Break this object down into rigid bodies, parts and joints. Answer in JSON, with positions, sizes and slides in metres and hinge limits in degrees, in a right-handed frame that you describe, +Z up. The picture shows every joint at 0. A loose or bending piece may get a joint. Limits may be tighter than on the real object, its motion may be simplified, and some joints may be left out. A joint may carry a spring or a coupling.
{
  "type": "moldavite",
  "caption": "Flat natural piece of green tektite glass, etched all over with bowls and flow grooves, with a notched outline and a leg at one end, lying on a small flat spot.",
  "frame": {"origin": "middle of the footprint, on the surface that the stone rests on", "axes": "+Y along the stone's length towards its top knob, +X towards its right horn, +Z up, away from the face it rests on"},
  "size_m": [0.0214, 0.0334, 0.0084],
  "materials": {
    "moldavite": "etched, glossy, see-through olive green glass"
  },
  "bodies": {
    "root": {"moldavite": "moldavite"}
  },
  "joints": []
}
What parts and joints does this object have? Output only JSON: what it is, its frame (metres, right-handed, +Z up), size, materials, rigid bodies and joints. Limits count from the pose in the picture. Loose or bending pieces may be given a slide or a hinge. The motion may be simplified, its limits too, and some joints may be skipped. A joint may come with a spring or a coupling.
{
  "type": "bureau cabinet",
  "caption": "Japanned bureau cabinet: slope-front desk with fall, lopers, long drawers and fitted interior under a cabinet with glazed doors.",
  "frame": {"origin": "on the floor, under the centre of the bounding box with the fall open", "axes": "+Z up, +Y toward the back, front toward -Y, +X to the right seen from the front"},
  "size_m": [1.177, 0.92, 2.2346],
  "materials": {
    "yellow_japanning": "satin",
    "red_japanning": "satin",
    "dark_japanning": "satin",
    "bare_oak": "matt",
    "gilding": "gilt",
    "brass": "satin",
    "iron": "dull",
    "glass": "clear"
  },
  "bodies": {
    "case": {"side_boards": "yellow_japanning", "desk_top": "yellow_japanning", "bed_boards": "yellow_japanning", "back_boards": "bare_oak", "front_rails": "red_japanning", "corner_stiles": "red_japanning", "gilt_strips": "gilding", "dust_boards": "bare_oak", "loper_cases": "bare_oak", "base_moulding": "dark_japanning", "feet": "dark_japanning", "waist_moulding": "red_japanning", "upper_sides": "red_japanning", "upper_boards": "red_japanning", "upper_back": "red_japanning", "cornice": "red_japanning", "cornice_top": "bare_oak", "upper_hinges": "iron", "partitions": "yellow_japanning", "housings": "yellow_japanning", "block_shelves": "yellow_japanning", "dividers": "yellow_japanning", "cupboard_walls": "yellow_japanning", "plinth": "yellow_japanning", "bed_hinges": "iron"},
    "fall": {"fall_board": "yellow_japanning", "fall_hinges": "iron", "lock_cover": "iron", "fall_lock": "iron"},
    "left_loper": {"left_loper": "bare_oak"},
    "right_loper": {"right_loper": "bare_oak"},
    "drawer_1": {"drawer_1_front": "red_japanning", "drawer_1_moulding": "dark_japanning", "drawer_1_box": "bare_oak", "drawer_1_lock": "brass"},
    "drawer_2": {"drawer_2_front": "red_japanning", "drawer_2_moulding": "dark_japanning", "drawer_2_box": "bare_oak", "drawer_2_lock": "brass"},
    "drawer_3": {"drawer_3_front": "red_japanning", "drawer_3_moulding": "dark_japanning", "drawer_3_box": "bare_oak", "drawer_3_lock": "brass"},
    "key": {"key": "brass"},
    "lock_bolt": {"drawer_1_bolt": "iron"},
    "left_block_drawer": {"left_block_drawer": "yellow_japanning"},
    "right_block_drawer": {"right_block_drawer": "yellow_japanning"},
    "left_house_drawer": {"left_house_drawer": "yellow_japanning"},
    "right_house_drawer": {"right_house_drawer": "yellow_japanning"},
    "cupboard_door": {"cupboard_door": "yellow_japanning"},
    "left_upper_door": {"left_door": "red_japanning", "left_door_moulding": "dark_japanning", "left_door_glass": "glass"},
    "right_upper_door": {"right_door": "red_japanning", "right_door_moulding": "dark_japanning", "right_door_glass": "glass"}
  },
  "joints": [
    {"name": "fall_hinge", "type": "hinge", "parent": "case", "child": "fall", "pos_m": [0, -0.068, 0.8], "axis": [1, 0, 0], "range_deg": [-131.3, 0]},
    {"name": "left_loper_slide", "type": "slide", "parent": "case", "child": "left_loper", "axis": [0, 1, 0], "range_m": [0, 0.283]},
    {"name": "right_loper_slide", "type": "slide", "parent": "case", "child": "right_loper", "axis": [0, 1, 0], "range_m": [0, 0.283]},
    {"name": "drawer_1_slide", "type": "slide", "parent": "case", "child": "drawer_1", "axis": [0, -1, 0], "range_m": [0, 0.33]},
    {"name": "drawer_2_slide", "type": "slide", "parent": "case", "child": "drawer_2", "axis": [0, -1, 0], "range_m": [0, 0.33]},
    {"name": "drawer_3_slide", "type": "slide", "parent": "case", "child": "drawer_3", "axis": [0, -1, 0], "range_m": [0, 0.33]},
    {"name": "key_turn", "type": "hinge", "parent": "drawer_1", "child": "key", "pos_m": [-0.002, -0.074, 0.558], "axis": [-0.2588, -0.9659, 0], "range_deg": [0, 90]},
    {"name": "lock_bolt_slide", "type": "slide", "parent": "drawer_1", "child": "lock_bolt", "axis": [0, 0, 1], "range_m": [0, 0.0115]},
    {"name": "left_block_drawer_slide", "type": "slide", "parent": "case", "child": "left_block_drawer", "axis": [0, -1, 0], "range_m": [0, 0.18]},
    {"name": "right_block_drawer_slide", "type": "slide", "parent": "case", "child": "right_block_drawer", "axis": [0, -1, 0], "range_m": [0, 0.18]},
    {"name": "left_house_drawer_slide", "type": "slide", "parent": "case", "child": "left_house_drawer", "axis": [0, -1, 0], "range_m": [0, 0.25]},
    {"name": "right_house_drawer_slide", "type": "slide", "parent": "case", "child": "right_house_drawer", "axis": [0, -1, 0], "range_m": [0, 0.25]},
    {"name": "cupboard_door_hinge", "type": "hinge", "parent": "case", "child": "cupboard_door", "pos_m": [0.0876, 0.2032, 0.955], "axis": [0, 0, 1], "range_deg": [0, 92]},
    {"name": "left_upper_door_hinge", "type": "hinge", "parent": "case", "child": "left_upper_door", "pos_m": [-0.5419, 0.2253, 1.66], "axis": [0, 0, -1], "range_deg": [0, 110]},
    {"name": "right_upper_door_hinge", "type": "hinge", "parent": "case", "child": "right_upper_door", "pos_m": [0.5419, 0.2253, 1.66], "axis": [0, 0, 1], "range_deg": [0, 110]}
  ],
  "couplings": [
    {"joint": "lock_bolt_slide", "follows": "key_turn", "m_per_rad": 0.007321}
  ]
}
+ + + + +
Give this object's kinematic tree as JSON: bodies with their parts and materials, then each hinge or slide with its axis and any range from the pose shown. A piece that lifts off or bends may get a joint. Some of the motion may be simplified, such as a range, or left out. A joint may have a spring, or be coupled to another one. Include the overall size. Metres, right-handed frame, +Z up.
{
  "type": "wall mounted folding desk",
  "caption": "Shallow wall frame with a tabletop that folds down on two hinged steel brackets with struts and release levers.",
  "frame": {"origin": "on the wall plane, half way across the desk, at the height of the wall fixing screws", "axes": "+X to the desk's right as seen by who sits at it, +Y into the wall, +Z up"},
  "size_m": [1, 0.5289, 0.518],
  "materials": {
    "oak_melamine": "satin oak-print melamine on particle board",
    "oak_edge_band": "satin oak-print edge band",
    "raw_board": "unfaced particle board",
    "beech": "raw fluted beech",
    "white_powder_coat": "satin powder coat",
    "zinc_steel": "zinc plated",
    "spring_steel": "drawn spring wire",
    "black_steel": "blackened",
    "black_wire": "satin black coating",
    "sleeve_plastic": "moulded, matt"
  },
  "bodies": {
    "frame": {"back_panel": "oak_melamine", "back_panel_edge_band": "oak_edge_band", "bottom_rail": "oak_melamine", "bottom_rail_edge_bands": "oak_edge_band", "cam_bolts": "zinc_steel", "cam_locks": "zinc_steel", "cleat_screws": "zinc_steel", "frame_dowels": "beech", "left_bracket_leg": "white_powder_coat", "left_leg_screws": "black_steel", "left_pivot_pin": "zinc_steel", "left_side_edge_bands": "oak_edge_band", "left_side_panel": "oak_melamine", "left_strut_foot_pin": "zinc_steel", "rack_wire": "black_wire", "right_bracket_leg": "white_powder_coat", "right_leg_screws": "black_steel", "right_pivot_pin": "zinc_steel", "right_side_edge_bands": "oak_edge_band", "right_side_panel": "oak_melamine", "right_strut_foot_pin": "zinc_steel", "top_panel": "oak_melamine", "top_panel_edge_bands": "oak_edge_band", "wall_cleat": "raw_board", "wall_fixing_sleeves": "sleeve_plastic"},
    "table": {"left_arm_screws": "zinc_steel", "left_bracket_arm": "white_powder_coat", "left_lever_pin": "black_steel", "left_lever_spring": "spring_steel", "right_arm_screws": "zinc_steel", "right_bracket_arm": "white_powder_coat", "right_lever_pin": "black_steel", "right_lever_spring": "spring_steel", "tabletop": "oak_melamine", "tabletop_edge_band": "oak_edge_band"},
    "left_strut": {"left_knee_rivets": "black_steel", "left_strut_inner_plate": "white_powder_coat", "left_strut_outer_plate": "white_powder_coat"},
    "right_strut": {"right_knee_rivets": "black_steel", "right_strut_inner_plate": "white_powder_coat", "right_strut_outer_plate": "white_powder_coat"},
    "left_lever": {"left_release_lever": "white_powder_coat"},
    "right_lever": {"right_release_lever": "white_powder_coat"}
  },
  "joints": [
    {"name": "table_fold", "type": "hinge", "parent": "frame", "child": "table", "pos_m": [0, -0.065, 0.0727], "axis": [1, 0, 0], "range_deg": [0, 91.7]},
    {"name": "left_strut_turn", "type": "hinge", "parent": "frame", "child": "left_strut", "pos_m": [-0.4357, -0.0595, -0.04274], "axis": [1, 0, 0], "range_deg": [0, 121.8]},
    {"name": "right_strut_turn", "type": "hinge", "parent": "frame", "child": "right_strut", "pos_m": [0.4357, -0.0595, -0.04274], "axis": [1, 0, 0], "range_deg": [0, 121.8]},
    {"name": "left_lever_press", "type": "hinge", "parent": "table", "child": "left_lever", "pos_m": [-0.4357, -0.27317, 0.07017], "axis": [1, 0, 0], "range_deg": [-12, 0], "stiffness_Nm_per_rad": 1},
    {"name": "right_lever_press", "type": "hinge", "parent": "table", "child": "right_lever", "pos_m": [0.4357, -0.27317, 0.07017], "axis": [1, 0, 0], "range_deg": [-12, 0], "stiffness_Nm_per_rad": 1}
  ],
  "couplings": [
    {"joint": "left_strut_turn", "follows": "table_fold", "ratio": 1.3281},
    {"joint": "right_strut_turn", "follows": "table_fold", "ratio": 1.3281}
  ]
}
+ + + + +
→ Stated goal: Collect each line of the entries that has the word "from", copying it in full.

→ Finished task:
  "frame": {"origin": "middle of the footprint, on the surface that the stone rests on", "axes": "+Y along the stone's length towards its top knob, +X towards its right horn, +Z up, away from the face it rests on"},
What parts and joints does this object have? Output only JSON: what it is, its frame (metres, right-handed, +Z up), size, materials, rigid bodies and joints. Limits count from the pose in the picture. Loose or bending pieces may be given a slide or a hinge. The motion may be simplified, its limits too, and some joints may be skipped. A joint may come with a spring or a coupling.
  "frame": {"origin": "on the floor, under the centre of the bounding box with the fall open", "axes": "+Z up, +Y toward the back, front toward -Y, +X to the right seen from the front"},
Give this object's kinematic tree as JSON: bodies with their parts and materials, then each hinge or slide with its axis and any range from the pose shown. A piece that lifts off or bends may get a joint. Some of the motion may be simplified, such as a range, or left out. A joint may have a spring, or be coupled to another one. Include the overall size. Metres, right-handed frame, +Z up.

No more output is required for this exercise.